Cons & Confidence. The mark of Hoffa's skill is that he has been able to win widespread confidence on both sides of the bargaining table while borrowing money under curious circumstances from businessmen with Teamster contracts, consorting with hoods and ruthlessly pushing around local Teamster leaders who got in his way. He teamed up with New York Racketeer Johnny Dio to discredit old-time Teamster Vice President Tom Hickey and to dethrone Martin Lacey from the presidency of the powerful New York Teamsters Joint Council 16 (some 60 locals). Hoffa succeeded ultimately: his man John O'Rourke finally became president of the council. Now Old Teamster Hickey is standing up in opposition to Hoffa's bid for the Teamsters' presidency, but not even Hickey thinks he will have a chance when the I.B.T. holds its convention in Miami Beach this month.

The mark of Hoffa's brazen determination to get what he wants any way he can was his performance in the early days of the Senate Labor Rackets investigation.

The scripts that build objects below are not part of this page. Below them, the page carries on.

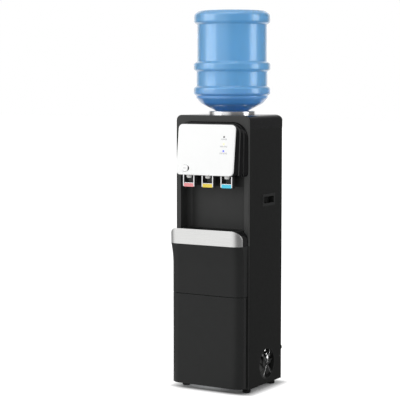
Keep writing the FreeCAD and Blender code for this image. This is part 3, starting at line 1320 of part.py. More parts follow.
def room_tube():
    x, y, z = valve_inlet(1)
    high_z = room_tube_z()
    middle_y = y + 1.6 * TUBE_BEND
    tank_y = BOTTLE_Y - TANK_RADIUS
    return swept_tube([(x, tank_y, high_z), (x, middle_y, high_z), (x, middle_y, z), (x, y, z)],
                      TUBE_RADIUS, TUBE_BEND)


def hot_tube():
    x, y, z = valve_inlet(0)
    top = hot_tank_bottom() + HOT_HEIGHT
    cross = top + HOT_FOAM + 2 * TUBE_BEND
    return swept_tube([(HOT_X, HOT_Y, top), (HOT_X, HOT_Y, cross), (HOT_RISER_X, HOT_RISER_Y, cross),
                       (HOT_RISER_X, HOT_RISER_Y, z), (HOT_RISER_X, y + 3 * TUBE_BEND, z),
                       (x, y + 2 * TUBE_BEND, z), (x, y, z)], TUBE_RADIUS, TUBE_BEND)


def hot_feed_tube():
    """From the underside of the cold tank down into the side of the hot tank."""
    top = SHELF_Z + TANK_BASE_FOAM
    bottom = hot_tank_bottom() + HOT_HEIGHT / 2
    bend_top = hot_tank_bottom() + HOT_HEIGHT + HOT_FOAM + 3 * TUBE_BEND
    tank_x = HOT_X + HOT_RADIUS + HOT_FOAM
    x = tank_x + 2 * TUBE_BEND
    return swept_tube([(0, BOTTLE_Y, top), (0, BOTTLE_Y, bend_top + 3 * TUBE_BEND), (x, HOT_Y, bend_top),
                       (x, HOT_Y, bottom), (tank_x, HOT_Y, bottom)], TUBE_RADIUS, TUBE_BEND)


def drain_tube():
    """From the underside of the hot tank down the back to the drain outlet."""
    low_z = (HOT_SHELF_Z - SHEET + STORE_TOP + STORE_WALL) / 2
    back_y = REAR_Y - STORE_REAR_GAP / 2
    drop_x = DRAIN_X - 2 * TUBE_BEND
    bend_z = DRAIN_Z + 2.5 * TUBE_BEND
    return swept_tube([(HOT_X, HOT_Y, hot_tank_bottom()), (HOT_X, HOT_Y, low_z), (HOT_X, back_y, low_z),
                       (drop_x, back_y, low_z - 1), (drop_x, back_y, bend_z),
                       (DRAIN_X, back_y - TUBE_BEND, DRAIN_Z), (DRAIN_X, REAR_Y - DRAIN_PIPE_INSET, DRAIN_Z)],
                      TUBE_RADIUS, TUBE_BEND * 0.75)


def drain_outlet():
    start = (DRAIN_X, REAR_Y - DRAIN_PIPE_INSET, DRAIN_Z)
    pipe_end = (DRAIN_X, REAR_Y + DRAIN_CAP_LENGTH - DRAIN_CAP_WALL - SEAT_GAP, DRAIN_Z)
    collar_y = REAR_Y - 2 * SHEET
    collar = cylinder(DRAIN_PIPE_RADIUS + DRAIN_COLLAR, (DRAIN_X, collar_y - DRAIN_COLLAR, DRAIN_Z),
                      (DRAIN_X, collar_y, DRAIN_Z))
    pipe = cylinder(DRAIN_PIPE_RADIUS, start, pipe_end)
    return join([pipe, collar]).cut(cylinder(DRAIN_BORE, start, pipe_end))


def drain_cap():
    """Screw cap of the drain, ribbed for the fingers."""
    y0 = REAR_Y + SEAT_GAP
    y1 = REAR_Y + DRAIN_CAP_LENGTH
    cap = cylinder(DRAIN_CAP_RADIUS, (DRAIN_X, y0, DRAIN_Z), (DRAIN_X, y1, DRAIN_Z))
    cap = cap.makeFillet(DRAIN_CAP_EDGE, edges_where(cap, lambda b: b.YMin > y1 - 0.01))
    bore = DRAIN_PIPE_RADIUS + RUNNING_CLEARANCE
    cap = cap.cut(cylinder(bore, (DRAIN_X, y0, DRAIN_Z), (DRAIN_X, y1 - DRAIN_CAP_WALL, DRAIN_Z)))
    groove_reach = DRAIN_CAP_RADIUS + DRAIN_GROOVE / 2
    for index in range(DRAIN_GROOVE_COUNT):
        angle = 2 * math.pi * index / DRAIN_GROOVE_COUNT
        x = DRAIN_X + groove_reach * math.cos(angle)
        z = DRAIN_Z + groove_reach * math.sin(angle)
        cap = cap.cut(cylinder(DRAIN_GROOVE, (x, y0, z), (x, y1, z)))
    return cap


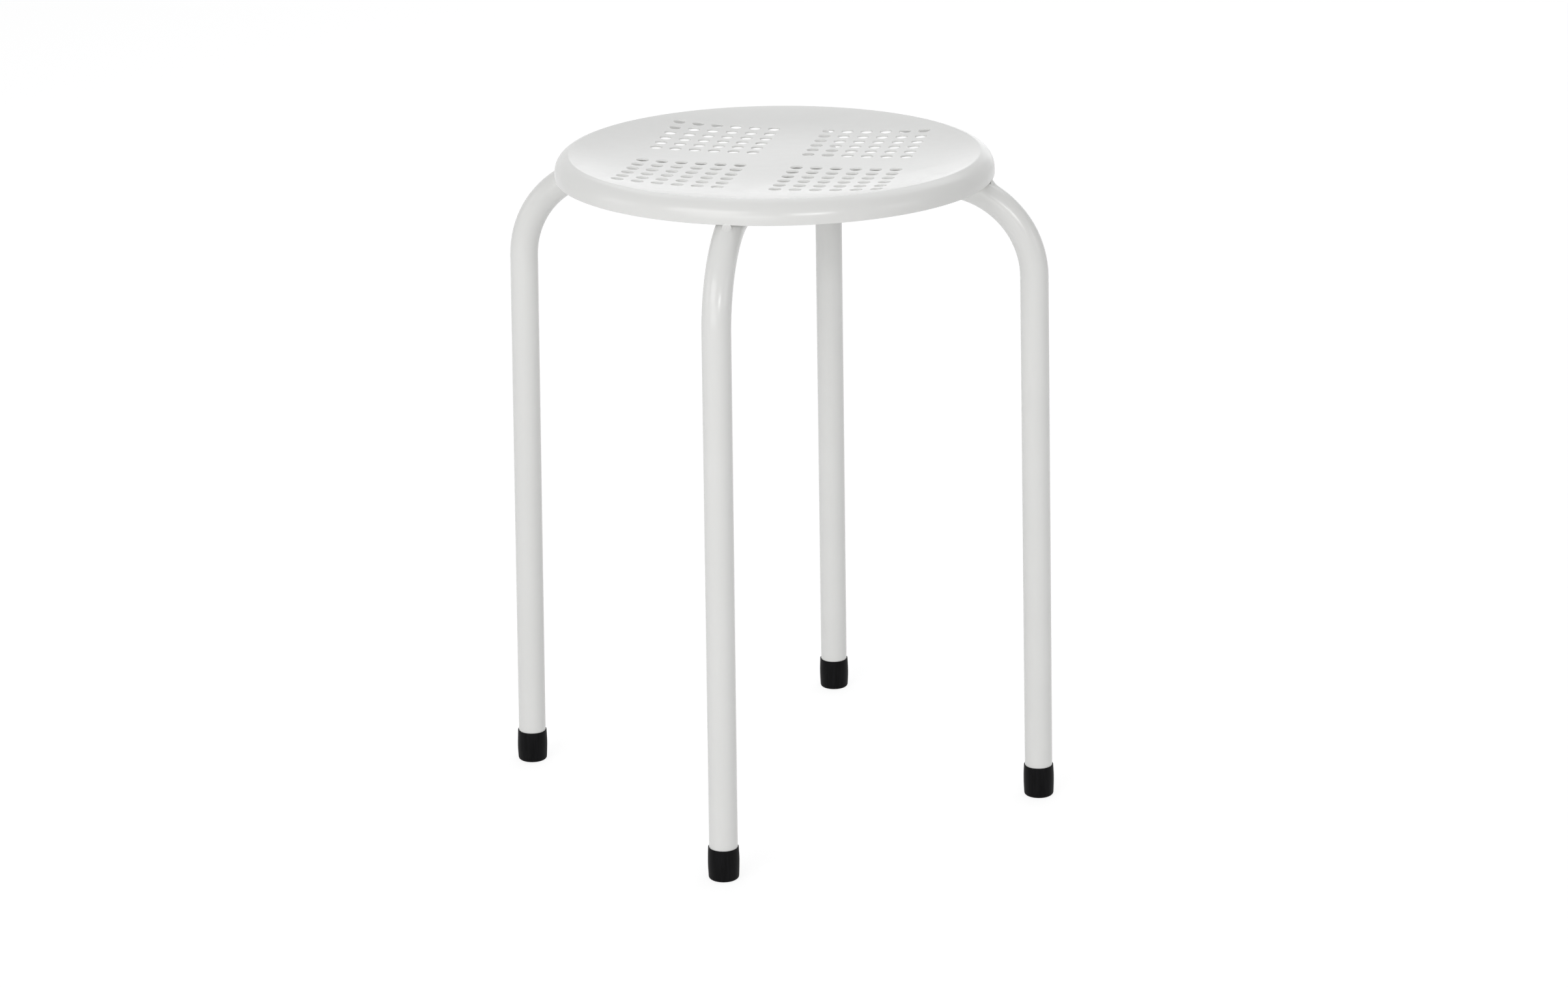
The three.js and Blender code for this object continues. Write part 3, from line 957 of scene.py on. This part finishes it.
class STOOL_OT_stage(bpy.types.Operator):
    """Set the floor, the lamps and the camera"""

    bl_idname = "stool.stage"
    bl_label = "Stage"

    def execute(self, context):
        stage = context.scene.stool_stage
        white_room(stage.room)
        self.floor(stage)
        self.camera(context, stage)
        target = Vector((0, 0, seat_high.z * LAMP_TARGET_SHARE))
        for name, azimuth, elevation, size, tint in LAMPS:
            soft_lamp(name, azimuth, elevation, size, tint, getattr(stage, name), target)
        context.scene.view_settings.view_transform = "Standard"
        return {"FINISHED"}

    @staticmethod
    def floor(stage):
        """The floor that the stool stands on."""
        bm = bmesh.new()
        bmesh.ops.create_grid(bm, x_segments=1, y_segments=1, size=stage.floor_size / 2)
        mesh = bpy.data.meshes.new("floor")
        bm.to_mesh(mesh)
        bm.free()
        mesh.materials.append(floor_material())
        floor = bpy.data.objects.new("floor", mesh)
        bpy.context.scene.collection.objects.link(floor)

    @staticmethod
    def camera(context, stage):
        """The camera, a little right of the front and above the seat."""
        data = bpy.data.cameras.new("camera")
        data.lens = stage.lens
        data.clip_end = stage.floor_size * 2
        camera = bpy.data.objects.new("camera", data)
        back = way_to(stage.azimuth, stage.elevation)
        camera.location = Vector(stage.aim) + back * stage.distance
        camera.rotation_mode = "QUATERNION"
        upright = back.to_track_quat("Z", "Y")
        camera.rotation_quaternion = upright @ Quaternion((0, 0, 1), stage.roll)
        context.scene.collection.objects.link(camera)
        context.scene.camera = camera


# Panel and registration

class STOOL_PT_panel(bpy.types.Panel):
    """Lists the stool's pieces and sizes"""

    bl_idname = "STOOL_PT_panel"
    bl_label = "Stacking Stool"
    bl_space_type = "VIEW_3D"
    bl_region_type = "UI"
    bl_category = "Stool"

    def draw(self, context):
        for step in STEPS:
            self.layout.operator(step.bl_idname)
        for name, group in GROUPS.items():
            box = self.layout.box()
            box.label(text=group.__doc__)
            for key in group.__annotations__:
                box.prop(getattr(context.scene, name), key)


GROUPS = {
    "stool_seat_pan": SeatPanSettings,
    "stool_leg_tube": LegTubeSettings,
    "stool_weld": WeldSettings,
    "stool_ferrule": FerruleSettings,
    "stool_finish": FinishSettings,
    "stool_stage": StageSettings,
}
STEPS = (
    STOOL_OT_stage,
    STOOL_OT_seat_pan,
    STOOL_OT_leg_tubes,
    STOOL_OT_cross_weld,
    STOOL_OT_rim_welds,
    STOOL_OT_ferrules,
)


def register():
    for name, group in GROUPS.items():
        bpy.utils.register_class(group)
        setattr(bpy.types.Scene, name, bpy.props.PointerProperty(type=group))
    for made in (*STEPS, STOOL_PT_panel):
        bpy.utils.register_class(made)


def unregister():
    for made in (STOOL_PT_panel, *reversed(STEPS)):
        bpy.utils.unregister_class(made)
    for name, group in reversed(GROUPS.items()):
        delattr(bpy.types.Scene, name)
        bpy.utils.unregister_class(group)


def main():
    """Registers the classes and makes every piece in order."""
    register()
    bpy.ops.stool.stage()
    bpy.ops.stool.seat_pan()
    bpy.ops.stool.leg_tubes()
    bpy.ops.stool.cross_weld()
    bpy.ops.stool.rim_welds()
    bpy.ops.stool.ferrules()


if __name__ == "__main__":
    main()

New York Lawyer John Cye Cheasty swore that Hoffa hired him to spy on the committee's investigative work. When Hoffa was arrested and tried on bribery and conspiracy charges before a jury of eight Negroes and four whites, Hoffa's good "friend," ex-Heavyweight Boxing Champion Joe Louis, made a conspicuous show of himself in the courtroom. During the trial John Cheasty noted a recurrent Hoffa action. Jimmy, he said, would wait till the jury's eyes were turned from him, then raise a hand as if to rub his neck. Cheasty saw what Hoffa wanted him to see: a Hoffa thumb zipping across the throat in an unmistakable gesture of a knife slit. Translation: Hoffa's description of what could happen to Cheasty.

Once acquitted of the bribery charge, Hoffa, before the McClellan committee, boldly took the "I don't recall" amendment. As the committee rolled out evidence of his sordid dealings with Dio and other racketeers, Hoffa's close friend and unofficial chief of staff, Harold Gibbons, Teamster boss in St. Louis, spoke the defense that seems to satisfy a lot of Teamsters: "Is it all right for Dulles to deal with a whore like Saud, or a bum like Franco to get his objectives? Hoffa found he had to work with Dio to bring his people into the union. When you work with a man to win an objective, you can't turn around and spit in his face. Working with Dio for a certain goal doesn't lower Jimmy's moral standards. He has the highest moral standards of anyone."